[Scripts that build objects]
╭──

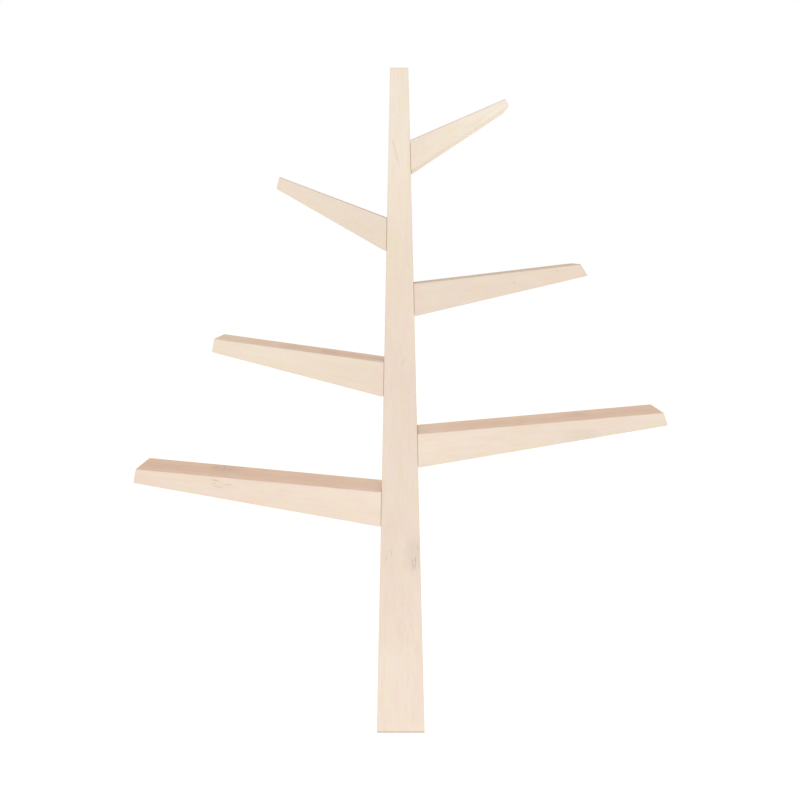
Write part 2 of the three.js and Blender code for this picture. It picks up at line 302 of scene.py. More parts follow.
def rounding_steps():
    """Distances from a sharp edge, r (1 - tan a), that turn the rounding evenly from 45 degrees to none,
    and then steps that hold the flat beside it flat."""
    turns = math.radians(45) * np.arange(EASE_STEPS, -1, -1) / EASE_STEPS
    return EASE_RADIUS * np.concatenate([1 - np.tan(turns), SUPPORT_SHARES])


def even_steps(length, margin):
    """Even places from one margin to the other, about a row spacing apart, without the margins themselves."""
    count = max(2, round((length - 2 * margin) / ROW_SPACING) + 1)
    return np.linspace(margin, length - margin, count)[1:-1]


def row_shares(ends):
    """Shares of each row's width: the rounding's steps at both ends, and even ones between them."""
    widths = np.linalg.norm(ends[:, 1] - ends[:, 0], axis=1)[:, None]
    near = rounding_steps()
    count = max(1, round((widths.max() - 2 * near[-1]) / ROW_SPACING))
    middle = near[-1] + (widths - 2 * near[-1]) * (np.arange(1, count) / count)
    return np.concatenate([near + 0 * widths, middle, widths - near[::-1]], 1) / widths


def ruled_grid(ends, shares):
    """Rows of points from each row's start to its stop, at the shares of its width."""
    return ends[:, :1] + (ends[:, 1:] - ends[:, :1]) * shares[..., None]


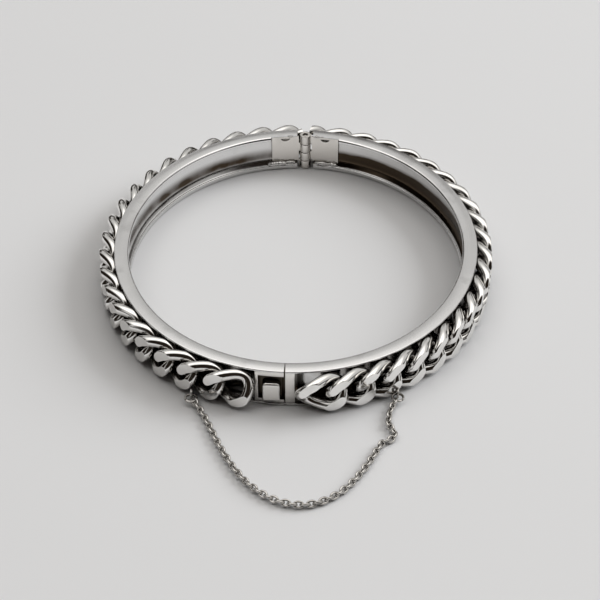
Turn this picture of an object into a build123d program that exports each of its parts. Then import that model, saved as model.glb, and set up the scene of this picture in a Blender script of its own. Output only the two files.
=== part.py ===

╰──

→ STATED EXERCISE
Write all of the records out again exactly.

→ FINISHED EXERCISE
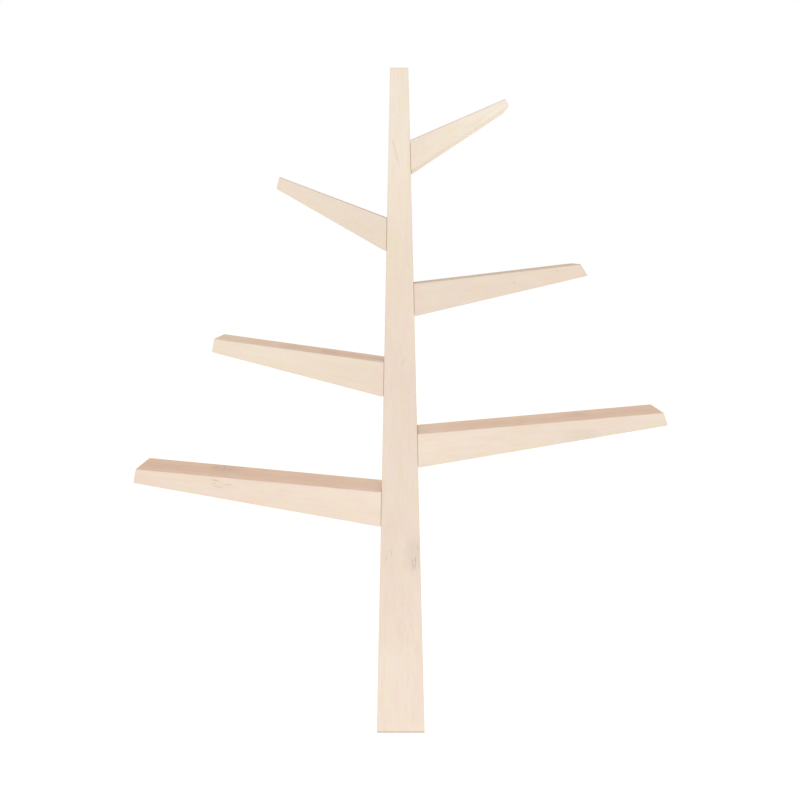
Write part 2 of the three.js and Blender code for this picture. It picks up at line 302 of scene.py. More parts follow.
def rounding_steps():
    """Distances from a sharp edge, r (1 - tan a), that turn the rounding evenly from 45 degrees to none,
    and then steps that hold the flat beside it flat."""
    turns = math.radians(45) * np.arange(EASE_STEPS, -1, -1) / EASE_STEPS
    return EASE_RADIUS * np.concatenate([1 - np.tan(turns), SUPPORT_SHARES])


def even_steps(length, margin):
    """Even places from one margin to the other, about a row spacing apart, without the margins themselves."""
    count = max(2, round((length - 2 * margin) / ROW_SPACING) + 1)
    return np.linspace(margin, length - margin, count)[1:-1]


def row_shares(ends):
    """Shares of each row's width: the rounding's steps at both ends, and even ones between them."""
    widths = np.linalg.norm(ends[:, 1] - ends[:, 0], axis=1)[:, None]
    near = rounding_steps()
    count = max(1, round((widths.max() - 2 * near[-1]) / ROW_SPACING))
    middle = near[-1] + (widths - 2 * near[-1]) * (np.arange(1, count) / count)
    return np.concatenate([near + 0 * widths, middle, widths - near[::-1]], 1) / widths


def ruled_grid(ends, shares):
    """Rows of points from each row's start to its stop, at the shares of its width."""
    return ends[:, :1] + (ends[:, 1:] - ends[:, :1]) * shares[..., None]


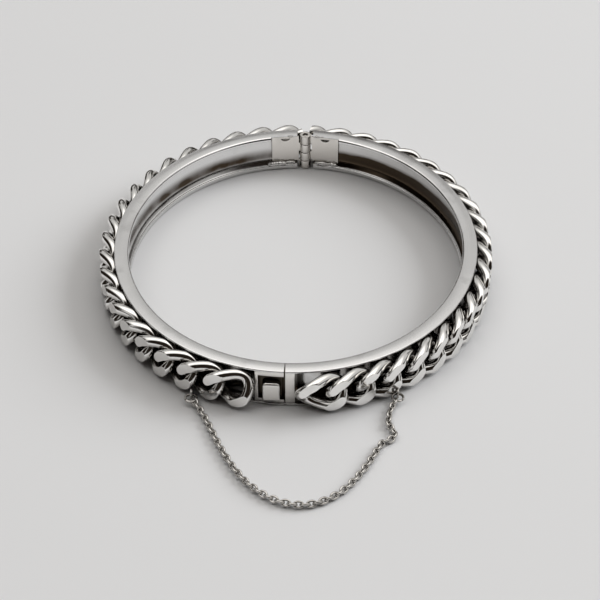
Turn this picture of an object into a build123d program that exports each of its parts. Then import that model, saved as model.glb, and set up the scene of this picture in a Blender script of its own. Output only the two files.
=== part.py ===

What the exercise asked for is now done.